(Structured object records)
────────────────────────────────────────

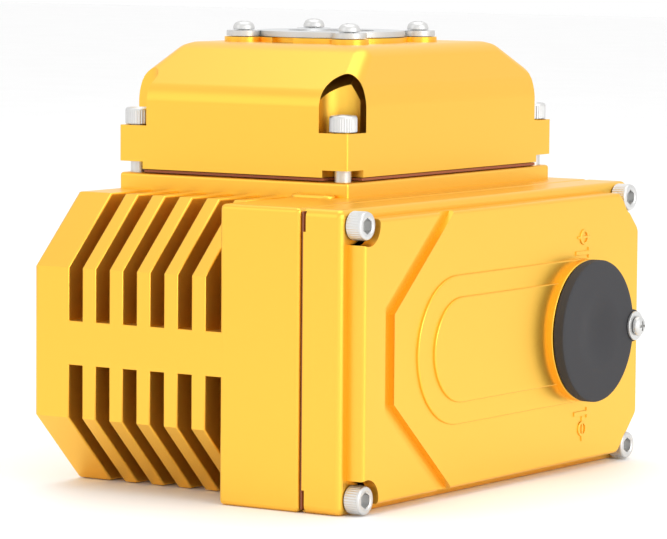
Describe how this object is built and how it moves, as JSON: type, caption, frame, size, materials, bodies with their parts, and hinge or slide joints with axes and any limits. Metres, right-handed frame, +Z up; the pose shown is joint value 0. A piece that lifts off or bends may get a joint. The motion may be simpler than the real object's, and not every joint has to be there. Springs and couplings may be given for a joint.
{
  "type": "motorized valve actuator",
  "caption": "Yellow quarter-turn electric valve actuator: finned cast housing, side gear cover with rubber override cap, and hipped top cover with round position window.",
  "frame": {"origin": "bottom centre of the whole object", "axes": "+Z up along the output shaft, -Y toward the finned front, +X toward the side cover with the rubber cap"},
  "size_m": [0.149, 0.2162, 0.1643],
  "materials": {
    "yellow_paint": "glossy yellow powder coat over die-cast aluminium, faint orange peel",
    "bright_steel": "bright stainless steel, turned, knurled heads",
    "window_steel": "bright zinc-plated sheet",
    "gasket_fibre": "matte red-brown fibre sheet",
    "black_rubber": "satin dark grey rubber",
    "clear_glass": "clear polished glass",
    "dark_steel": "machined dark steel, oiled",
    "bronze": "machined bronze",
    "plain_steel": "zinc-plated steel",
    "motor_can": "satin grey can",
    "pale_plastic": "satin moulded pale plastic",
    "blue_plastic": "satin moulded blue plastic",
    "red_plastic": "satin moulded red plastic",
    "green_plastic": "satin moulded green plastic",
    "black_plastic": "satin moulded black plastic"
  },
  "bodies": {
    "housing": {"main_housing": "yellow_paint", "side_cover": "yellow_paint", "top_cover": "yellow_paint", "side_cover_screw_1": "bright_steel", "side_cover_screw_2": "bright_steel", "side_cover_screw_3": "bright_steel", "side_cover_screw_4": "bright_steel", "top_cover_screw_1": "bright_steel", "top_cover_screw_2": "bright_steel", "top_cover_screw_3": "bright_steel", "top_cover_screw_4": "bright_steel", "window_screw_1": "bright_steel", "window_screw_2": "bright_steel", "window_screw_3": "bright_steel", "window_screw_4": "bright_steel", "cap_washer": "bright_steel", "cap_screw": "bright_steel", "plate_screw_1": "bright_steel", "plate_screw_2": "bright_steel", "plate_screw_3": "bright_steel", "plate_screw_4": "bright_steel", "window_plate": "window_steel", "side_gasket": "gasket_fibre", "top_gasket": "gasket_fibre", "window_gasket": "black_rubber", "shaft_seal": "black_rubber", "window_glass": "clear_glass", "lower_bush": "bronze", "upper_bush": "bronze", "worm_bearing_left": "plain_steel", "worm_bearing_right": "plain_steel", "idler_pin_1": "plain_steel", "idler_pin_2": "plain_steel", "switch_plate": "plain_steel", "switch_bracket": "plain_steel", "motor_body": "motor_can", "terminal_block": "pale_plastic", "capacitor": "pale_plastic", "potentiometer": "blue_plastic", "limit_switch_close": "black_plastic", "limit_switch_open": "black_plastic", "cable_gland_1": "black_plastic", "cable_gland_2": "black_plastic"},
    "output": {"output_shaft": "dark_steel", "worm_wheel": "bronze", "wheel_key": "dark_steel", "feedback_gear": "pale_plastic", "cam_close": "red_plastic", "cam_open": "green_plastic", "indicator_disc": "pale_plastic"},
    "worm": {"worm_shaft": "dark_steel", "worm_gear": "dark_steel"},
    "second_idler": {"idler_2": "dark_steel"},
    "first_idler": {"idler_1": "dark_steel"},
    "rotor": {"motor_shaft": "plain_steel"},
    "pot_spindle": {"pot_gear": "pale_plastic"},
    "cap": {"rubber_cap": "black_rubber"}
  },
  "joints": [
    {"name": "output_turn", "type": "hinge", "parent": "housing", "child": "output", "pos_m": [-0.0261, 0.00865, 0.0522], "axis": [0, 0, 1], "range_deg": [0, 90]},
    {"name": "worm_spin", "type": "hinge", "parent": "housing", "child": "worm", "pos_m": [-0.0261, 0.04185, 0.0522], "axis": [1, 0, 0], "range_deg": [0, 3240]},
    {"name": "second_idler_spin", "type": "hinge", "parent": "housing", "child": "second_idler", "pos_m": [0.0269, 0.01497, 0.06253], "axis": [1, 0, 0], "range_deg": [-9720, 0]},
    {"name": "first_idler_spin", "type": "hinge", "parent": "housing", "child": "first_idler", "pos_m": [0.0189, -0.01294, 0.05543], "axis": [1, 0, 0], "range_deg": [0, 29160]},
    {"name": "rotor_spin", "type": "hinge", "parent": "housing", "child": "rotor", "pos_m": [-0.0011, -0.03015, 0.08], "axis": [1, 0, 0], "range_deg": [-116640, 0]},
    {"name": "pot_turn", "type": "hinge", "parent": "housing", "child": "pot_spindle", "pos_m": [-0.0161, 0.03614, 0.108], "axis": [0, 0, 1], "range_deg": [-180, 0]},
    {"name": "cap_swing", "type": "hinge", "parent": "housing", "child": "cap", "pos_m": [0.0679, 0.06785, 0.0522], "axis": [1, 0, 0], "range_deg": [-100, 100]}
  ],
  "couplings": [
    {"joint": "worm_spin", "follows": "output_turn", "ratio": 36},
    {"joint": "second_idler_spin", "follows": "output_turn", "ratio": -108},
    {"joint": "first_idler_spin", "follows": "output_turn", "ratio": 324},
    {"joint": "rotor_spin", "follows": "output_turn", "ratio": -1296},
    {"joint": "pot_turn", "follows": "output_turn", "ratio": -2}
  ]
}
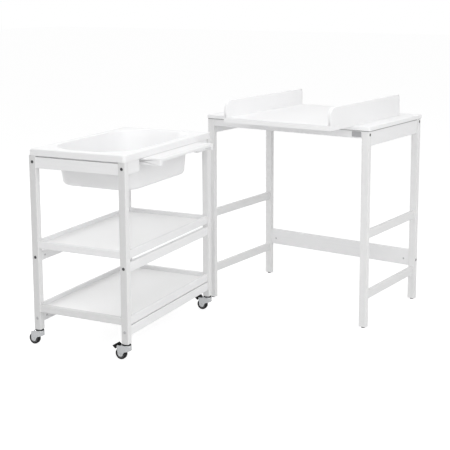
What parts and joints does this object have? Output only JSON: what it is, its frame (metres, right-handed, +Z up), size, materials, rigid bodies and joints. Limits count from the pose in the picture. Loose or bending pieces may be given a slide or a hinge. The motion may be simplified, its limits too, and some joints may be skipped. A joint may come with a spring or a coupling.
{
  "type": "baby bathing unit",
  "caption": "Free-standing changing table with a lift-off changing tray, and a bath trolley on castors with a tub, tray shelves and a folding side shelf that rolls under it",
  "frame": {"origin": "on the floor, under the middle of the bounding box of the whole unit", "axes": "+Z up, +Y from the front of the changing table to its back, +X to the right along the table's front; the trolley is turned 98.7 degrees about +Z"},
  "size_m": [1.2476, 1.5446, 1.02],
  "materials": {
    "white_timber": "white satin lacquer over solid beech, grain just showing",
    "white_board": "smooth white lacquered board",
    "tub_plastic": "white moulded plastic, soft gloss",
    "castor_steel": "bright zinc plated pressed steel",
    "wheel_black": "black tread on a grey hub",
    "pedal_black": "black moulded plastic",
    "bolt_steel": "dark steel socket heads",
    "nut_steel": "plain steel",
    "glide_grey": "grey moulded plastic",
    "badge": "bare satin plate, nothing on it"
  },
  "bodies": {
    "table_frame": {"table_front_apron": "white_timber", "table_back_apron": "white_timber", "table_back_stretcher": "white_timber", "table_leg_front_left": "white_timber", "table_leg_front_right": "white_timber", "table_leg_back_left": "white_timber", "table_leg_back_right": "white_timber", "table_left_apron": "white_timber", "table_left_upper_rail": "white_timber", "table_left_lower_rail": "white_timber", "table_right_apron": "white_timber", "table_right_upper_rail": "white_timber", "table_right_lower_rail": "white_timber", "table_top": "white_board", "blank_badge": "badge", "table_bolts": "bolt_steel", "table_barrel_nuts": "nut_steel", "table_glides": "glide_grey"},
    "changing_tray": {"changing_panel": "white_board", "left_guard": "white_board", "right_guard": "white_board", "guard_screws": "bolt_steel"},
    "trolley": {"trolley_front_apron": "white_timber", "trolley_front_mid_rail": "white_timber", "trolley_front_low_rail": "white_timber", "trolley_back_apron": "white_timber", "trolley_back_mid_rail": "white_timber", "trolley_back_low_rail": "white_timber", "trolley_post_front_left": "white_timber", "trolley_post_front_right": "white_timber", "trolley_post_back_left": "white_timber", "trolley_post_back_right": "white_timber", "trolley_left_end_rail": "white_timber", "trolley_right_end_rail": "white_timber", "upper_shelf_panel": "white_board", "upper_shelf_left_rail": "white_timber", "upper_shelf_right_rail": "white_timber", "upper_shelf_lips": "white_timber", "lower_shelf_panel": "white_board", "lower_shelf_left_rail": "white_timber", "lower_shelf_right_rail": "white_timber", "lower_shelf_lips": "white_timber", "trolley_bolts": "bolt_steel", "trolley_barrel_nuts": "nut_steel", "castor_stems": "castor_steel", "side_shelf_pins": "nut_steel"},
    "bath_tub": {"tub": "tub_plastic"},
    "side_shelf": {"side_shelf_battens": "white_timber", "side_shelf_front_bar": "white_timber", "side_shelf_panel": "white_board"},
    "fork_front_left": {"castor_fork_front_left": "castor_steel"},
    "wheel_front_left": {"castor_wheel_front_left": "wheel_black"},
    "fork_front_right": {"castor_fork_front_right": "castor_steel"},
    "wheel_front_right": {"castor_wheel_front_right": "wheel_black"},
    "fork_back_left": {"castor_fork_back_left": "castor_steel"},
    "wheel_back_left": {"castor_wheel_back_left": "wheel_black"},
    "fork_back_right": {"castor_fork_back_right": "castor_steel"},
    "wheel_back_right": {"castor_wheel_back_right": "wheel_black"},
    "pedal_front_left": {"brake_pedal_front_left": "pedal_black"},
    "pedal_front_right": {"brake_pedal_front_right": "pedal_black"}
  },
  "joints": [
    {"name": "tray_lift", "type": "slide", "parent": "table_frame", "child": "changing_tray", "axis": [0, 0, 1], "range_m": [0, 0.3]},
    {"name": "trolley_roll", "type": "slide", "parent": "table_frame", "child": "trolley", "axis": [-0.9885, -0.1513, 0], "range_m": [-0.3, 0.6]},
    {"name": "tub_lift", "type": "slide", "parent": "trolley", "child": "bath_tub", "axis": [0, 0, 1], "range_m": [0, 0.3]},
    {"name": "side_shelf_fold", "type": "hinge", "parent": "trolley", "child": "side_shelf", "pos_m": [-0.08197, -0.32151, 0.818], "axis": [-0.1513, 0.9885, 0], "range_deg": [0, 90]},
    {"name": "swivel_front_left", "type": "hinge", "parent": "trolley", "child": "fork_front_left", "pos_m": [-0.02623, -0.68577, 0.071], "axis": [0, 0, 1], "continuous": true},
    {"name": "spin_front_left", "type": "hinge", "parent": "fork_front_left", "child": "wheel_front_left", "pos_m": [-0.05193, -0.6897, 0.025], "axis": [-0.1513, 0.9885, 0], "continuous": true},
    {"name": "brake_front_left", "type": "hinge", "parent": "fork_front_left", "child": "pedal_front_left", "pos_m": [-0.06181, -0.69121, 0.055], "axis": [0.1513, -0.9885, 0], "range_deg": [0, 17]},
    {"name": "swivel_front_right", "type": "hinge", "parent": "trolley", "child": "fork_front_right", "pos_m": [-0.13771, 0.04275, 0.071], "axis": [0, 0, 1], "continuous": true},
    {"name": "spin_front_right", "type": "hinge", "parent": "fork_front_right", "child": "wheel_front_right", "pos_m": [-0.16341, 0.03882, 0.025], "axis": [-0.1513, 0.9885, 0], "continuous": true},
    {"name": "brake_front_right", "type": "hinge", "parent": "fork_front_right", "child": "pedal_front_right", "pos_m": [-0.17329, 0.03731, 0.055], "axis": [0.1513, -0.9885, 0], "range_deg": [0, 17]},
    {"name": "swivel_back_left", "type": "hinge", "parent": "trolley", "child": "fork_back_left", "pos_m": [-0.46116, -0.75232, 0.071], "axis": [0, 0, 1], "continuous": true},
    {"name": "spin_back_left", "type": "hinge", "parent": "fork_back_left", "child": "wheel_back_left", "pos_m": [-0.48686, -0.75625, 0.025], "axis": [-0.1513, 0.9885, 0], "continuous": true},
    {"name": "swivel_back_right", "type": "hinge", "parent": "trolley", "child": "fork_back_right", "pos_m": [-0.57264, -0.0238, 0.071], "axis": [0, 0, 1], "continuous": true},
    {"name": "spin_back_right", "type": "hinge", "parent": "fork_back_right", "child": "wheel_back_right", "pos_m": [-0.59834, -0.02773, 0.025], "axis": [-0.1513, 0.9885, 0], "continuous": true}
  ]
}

────────────────────────────────────────

» **Goal of the exercise**:
What is the number of lines in the listing above that contain the string "parts"? Give only the number.

» **Response to the task**:
2